> **Work instructions**
Locate and copy all lines bearing the word "that".

* Start Given data *

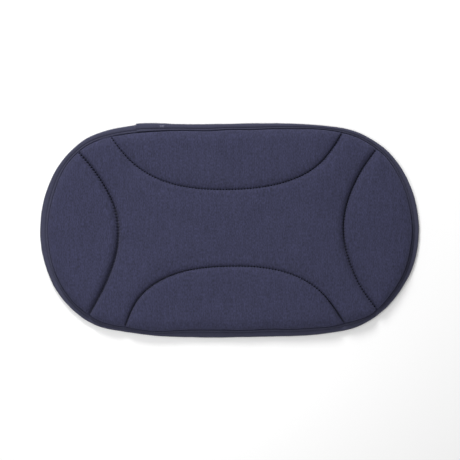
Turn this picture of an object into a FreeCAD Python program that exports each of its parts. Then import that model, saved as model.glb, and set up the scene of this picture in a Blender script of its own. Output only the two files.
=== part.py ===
import FreeCAD, Part
import os
from math import hypot
from FreeCAD import Vector

os.makedirs("parts", exist_ok=True)

# ---------------------------------------------------------------- driving dimensions (mm)
# The pad lies flat: X is its length, Y its width, Z its thickness; z = 0 is the plane it rests on.
# Origin: middle of the base.

PAD_THICKNESS = 16.0      # panels, cloth included
FACE_CLOTH = 0.8          # melange knit on the face
BACK_CLOTH = 0.5          # knit on the back
FOAM_IN_SEAM = 0.8        # the foam where the lockstitch squeezes it
SEAM_BACK_LIFT = 1.5      # the stitching lifts the back cloth off the base plane by this much

TAPE_CLOTH = 0.6          # woven edge tape, folded round the edge
TAPE_TO_PANEL = 1.1       # open gutter between the tape's inner edge and the panel shoulder
TAPE_STITCH_AT = 0.70     # stitch line, as a share of the tape's visible width from the outer fold
TAPE_EDGE_CHAMFER = 0.4
LAP_CENTRE = (-95.25, 127.5)   # middle of the tape's lapped length, on the outline
LAP_LENGTH = 34.5

THREAD = 0.4              # thickness of the laid threads
SEAM_SLOT = 0.6           # half width of the flat valley floor along a quilting seam
SHOULDER_RUN = 9.4        # how far the face takes to rise from the valley to the flat panel
SHOULDER_BEND = (2.6, 0.70)   # run, and share of the rise, of the shoulder's middle point
CHANNEL_HALF = 6.0        # half width of the shallow channel along a seam in the back
CHANNEL_FLAT = 1.0

# outer edge of the pad (the tape's fold), x and y, with the tape's visible width there
OUTLINE = [
    (227.59, -0.08, 8.18), (225.32, 24.99, 8.54), (218.82, 49.31, 8.27), (207.92, 72.02, 7.72),
    (192.74, 92.12, 6.75), (173.01, 107.69, 6.08), (150.48, 118.77, 5.60), (125.95, 124.21, 5.03),
    (100.91, 126.49, 4.79), (75.81, 128.04, 6.35), (50.67, 128.37, 6.60), (25.52, 128.28, 7.47),
    (0.37, 127.77, 6.93), (-24.77, 127.41, 8.00), (-49.91, 127.22, 7.57), (-75.06, 127.87, 8.46),
    (-100.21, 127.40, 9.42), (-125.17, 124.34, 8.80), (-149.76, 119.12, 8.35), (-172.85, 109.34, 7.45),
    (-192.23, 93.50, 6.93), (-207.73, 73.75, 7.72), (-218.47, 51.01, 9.24), (-225.14, 26.79, 9.55),
    (-227.56, 1.74, 9.21), (-225.89, -23.39, 9.35), (-219.43, -47.69, 8.31), (-209.23, -70.69, 8.30),
    (-193.79, -90.54, 7.27), (-174.59, -106.69, 6.72), (-151.82, -117.40, 5.73), (-127.05, -122.07, 5.43),
    (-102.15, -125.69, 4.74), (-77.06, -127.77, 6.10), (-51.93, -128.72, 8.27), (-26.77, -129.07, 8.89),
    (-1.62, -128.93, 8.60), (23.52, -128.35, 7.87), (48.67, -127.98, 8.89), (73.82, -127.39, 7.97),
    (98.96, -126.14, 8.13), (123.91, -122.98, 6.95), (148.55, -117.85, 7.81), (171.18, -106.87, 5.03),
    (190.72, -91.03, 6.21), (206.19, -71.20, 6.74), (218.33, -49.23, 7.71), (225.24, -25.10, 8.35),
]

# the four quilting seams, each an arc that bulges towards the middle of the pad
SEAMS = {
    "left": [(-181.62, 94.54), (-164.50, 74.61), (-149.78, 52.94), (-138.49, 29.11), (-133.26, 3.16),
             (-135.06, -23.31), (-142.46, -48.77), (-153.08, -72.93), (-165.74, -96.08)],
    "upper": [(-142.35, 111.96), (-117.43, 81.86), (-84.13, 60.80), (-46.00, 50.69), (-6.58, 48.41),
              (32.80, 50.59), (71.36, 58.98), (106.04, 78.00), (130.33, 109.01)],
    "right": [(177.00, 98.06), (161.40, 77.30), (148.90, 54.65), (140.08, 30.26), (136.41, 4.54),
              (138.95, -21.35), (146.59, -46.25), (158.03, -69.71), (173.43, -90.90)],
    "lower": [(-125.39, -116.67), (-109.03, -81.96), (-78.36, -57.88), (-40.98, -46.54), (-1.63, -43.24),
              (37.87, -44.64), (76.00, -53.55), (109.38, -74.27), (133.40, -105.03)],
}

# ---------------------------------------------------------------- levels, from the base up
Z_BACK_SEAM = SEAM_BACK_LIFT                     # underside of the back cloth in a seam or under the tape
Z_FOAM_SEAM = Z_BACK_SEAM + BACK_CLOTH
Z_FACE_SEAM = Z_FOAM_SEAM + FOAM_IN_SEAM         # underside of the face cloth there
Z_TOP_SEAM = Z_FACE_SEAM + FACE_CLOTH            # top of the face cloth there
BIG = 24.0
RING_PIECES = 16
SEAM_PIECES = 5
SEAM_RUN_ON = 22.0


def normals(pts):
    """Inward unit normals of a closed counter-clockwise run of points."""
    out = []
    n = len(pts)
    for i in range(n):
        x0, y0 = pts[i - 1][:2]
        x1, y1 = pts[(i + 1) % n][:2]
        dx, dy = x1 - x0, y1 - y0
        length = hypot(dx, dy)
        out.append((-dy / length, dx / length))
    return out


NORMALS = normals(OUTLINE)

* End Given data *

> **Answer to the exercise**
Turn this picture of an object into a FreeCAD Python program that exports each of its parts. Then import that model, saved as model.glb, and set up the scene of this picture in a Blender script of its own. Output only the two files.
# the four quilting seams, each an arc that bulges towards the middle of the pad